# Data:
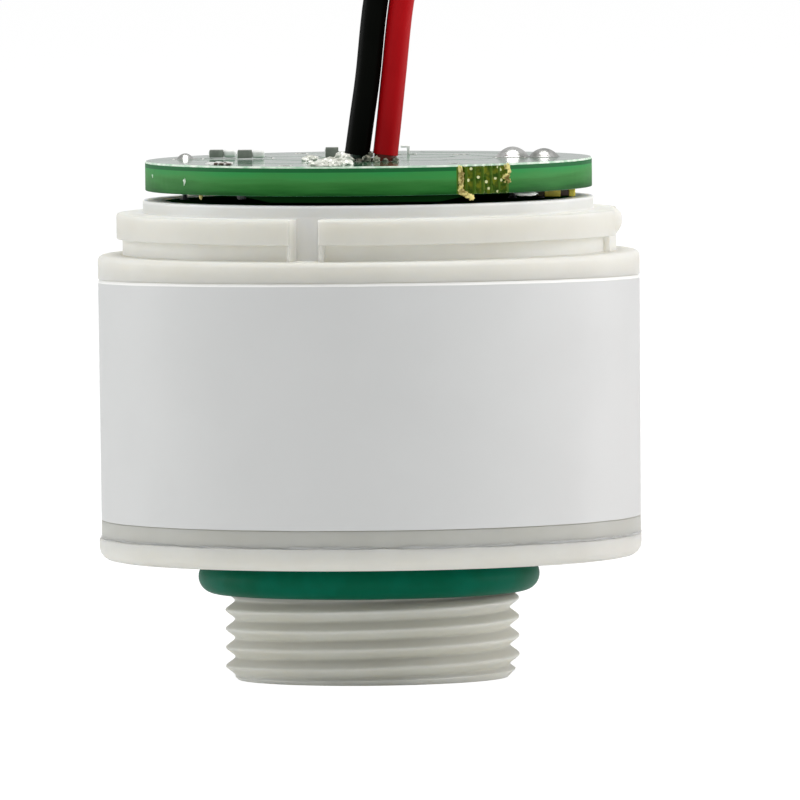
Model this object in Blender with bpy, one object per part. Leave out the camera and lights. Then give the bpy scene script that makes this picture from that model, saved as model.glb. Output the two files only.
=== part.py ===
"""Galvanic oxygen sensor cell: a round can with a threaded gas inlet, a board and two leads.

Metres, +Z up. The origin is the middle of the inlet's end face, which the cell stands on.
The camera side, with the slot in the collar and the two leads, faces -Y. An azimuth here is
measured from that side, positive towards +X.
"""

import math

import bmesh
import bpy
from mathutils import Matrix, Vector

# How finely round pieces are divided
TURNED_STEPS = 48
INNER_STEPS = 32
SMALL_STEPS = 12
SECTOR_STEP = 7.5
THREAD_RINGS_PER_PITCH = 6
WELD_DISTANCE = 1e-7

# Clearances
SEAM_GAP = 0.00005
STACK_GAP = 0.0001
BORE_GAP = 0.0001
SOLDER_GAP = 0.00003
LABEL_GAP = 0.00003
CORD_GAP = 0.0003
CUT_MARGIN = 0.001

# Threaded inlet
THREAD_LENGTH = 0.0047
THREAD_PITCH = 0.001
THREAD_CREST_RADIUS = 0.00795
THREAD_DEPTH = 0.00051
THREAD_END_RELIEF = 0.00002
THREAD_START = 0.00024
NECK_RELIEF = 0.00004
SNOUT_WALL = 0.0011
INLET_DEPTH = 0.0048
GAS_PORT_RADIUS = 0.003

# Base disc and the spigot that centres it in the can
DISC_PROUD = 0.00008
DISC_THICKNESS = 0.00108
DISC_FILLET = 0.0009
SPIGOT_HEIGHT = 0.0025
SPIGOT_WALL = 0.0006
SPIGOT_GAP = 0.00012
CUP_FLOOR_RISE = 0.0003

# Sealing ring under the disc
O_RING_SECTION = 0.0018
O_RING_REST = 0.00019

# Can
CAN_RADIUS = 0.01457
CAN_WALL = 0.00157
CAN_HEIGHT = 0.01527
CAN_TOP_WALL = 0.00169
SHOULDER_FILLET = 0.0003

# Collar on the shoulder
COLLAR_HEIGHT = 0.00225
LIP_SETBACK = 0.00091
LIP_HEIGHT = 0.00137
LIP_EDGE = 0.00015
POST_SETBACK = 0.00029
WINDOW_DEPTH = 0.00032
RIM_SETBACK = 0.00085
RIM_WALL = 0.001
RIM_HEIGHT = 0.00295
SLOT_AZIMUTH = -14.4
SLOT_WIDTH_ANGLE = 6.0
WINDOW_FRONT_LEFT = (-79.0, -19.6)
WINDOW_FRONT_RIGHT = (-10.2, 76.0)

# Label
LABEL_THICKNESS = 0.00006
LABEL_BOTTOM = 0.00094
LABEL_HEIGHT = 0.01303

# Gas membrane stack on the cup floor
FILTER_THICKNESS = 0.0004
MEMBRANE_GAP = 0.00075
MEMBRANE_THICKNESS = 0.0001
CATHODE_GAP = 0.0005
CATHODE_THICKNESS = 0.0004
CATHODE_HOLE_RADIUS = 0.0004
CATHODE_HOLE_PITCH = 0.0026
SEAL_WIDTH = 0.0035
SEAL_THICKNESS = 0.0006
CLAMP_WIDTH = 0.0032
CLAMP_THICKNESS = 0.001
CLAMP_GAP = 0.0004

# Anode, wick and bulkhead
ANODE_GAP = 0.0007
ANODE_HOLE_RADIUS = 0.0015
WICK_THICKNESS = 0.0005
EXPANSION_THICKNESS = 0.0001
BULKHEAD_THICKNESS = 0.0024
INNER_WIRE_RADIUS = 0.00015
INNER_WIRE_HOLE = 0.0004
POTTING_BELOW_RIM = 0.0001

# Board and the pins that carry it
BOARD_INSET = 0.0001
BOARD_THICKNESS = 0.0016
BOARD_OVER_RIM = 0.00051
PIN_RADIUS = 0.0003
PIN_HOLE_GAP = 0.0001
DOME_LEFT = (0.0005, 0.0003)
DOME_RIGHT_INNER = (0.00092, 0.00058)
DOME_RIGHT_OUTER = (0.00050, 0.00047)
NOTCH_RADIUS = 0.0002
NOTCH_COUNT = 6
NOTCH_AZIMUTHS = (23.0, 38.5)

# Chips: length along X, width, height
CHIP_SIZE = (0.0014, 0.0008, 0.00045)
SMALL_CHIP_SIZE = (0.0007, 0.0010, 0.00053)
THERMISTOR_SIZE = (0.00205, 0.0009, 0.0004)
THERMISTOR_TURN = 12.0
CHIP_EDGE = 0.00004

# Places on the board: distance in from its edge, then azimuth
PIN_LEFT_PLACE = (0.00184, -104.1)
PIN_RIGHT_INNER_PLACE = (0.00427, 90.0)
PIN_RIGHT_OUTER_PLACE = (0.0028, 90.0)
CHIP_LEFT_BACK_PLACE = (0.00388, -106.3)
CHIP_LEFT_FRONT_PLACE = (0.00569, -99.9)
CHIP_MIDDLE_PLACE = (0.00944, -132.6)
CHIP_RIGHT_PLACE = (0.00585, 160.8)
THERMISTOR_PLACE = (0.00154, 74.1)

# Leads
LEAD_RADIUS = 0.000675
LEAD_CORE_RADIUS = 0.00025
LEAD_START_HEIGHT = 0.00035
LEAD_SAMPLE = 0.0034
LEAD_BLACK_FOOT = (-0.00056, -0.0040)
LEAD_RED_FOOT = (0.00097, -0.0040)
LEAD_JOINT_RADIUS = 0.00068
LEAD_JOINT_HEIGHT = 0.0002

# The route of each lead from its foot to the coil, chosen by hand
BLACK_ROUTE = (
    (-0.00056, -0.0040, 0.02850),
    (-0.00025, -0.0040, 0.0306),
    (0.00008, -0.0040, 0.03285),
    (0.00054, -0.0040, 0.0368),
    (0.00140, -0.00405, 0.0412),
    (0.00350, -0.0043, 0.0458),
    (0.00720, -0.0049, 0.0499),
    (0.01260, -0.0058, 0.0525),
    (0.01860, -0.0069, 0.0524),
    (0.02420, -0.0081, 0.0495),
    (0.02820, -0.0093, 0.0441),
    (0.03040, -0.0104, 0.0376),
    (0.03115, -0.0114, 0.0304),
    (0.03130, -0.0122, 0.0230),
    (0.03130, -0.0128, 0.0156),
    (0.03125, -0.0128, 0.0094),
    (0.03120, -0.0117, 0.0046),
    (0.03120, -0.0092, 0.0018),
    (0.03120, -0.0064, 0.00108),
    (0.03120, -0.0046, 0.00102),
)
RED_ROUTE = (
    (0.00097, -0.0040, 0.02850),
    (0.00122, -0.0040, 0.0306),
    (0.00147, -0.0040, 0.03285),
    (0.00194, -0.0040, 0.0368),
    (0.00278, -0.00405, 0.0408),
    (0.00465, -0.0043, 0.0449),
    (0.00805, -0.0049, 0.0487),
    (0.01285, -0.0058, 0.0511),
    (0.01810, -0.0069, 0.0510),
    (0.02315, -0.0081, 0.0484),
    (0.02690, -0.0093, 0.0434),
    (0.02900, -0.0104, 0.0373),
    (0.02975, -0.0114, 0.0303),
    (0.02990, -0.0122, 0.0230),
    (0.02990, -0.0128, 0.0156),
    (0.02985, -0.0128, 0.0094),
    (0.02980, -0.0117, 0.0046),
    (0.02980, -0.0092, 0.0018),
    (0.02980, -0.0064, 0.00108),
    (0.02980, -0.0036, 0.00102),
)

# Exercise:
Reproduce only the lines from the top of the material through the one bearing "WELD_DISTANCE = 1e-7", each exactly as it stands.

# Solution for this problem:
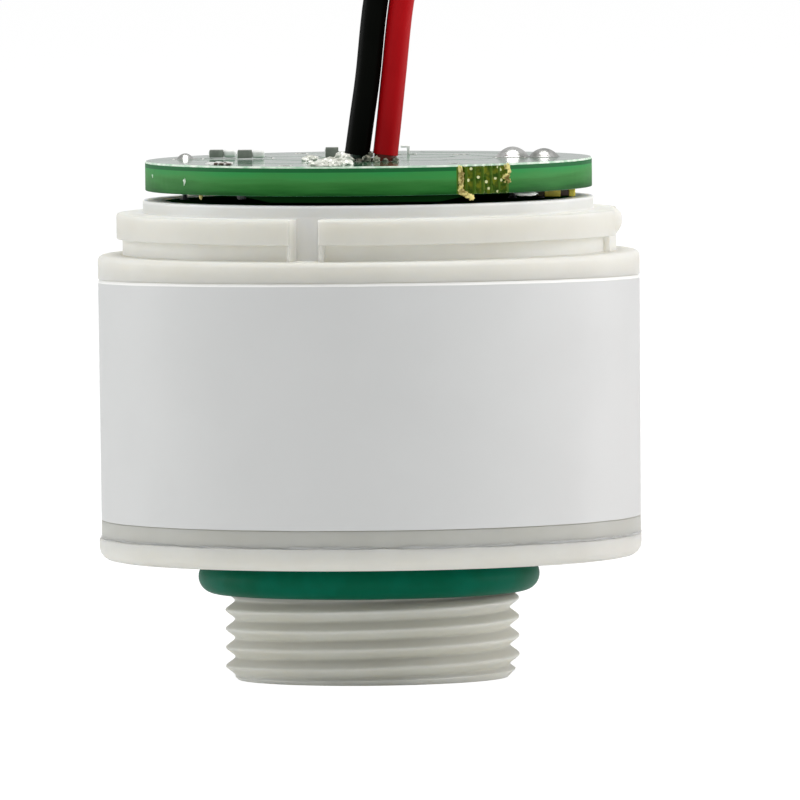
Model this object in Blender with bpy, one object per part. Leave out the camera and lights. Then give the bpy scene script that makes this picture from that model, saved as model.glb. Output the two files only.
=== part.py ===
"""Galvanic oxygen sensor cell: a round can with a threaded gas inlet, a board and two leads.

Metres, +Z up. The origin is the middle of the inlet's end face, which the cell stands on.
The camera side, with the slot in the collar and the two leads, faces -Y. An azimuth here is
measured from that side, positive towards +X.
"""

import math

import bmesh
import bpy
from mathutils import Matrix, Vector

# How finely round pieces are divided
TURNED_STEPS = 48
INNER_STEPS = 32
SMALL_STEPS = 12
SECTOR_STEP = 7.5
THREAD_RINGS_PER_PITCH = 6
WELD_DISTANCE = 1e-7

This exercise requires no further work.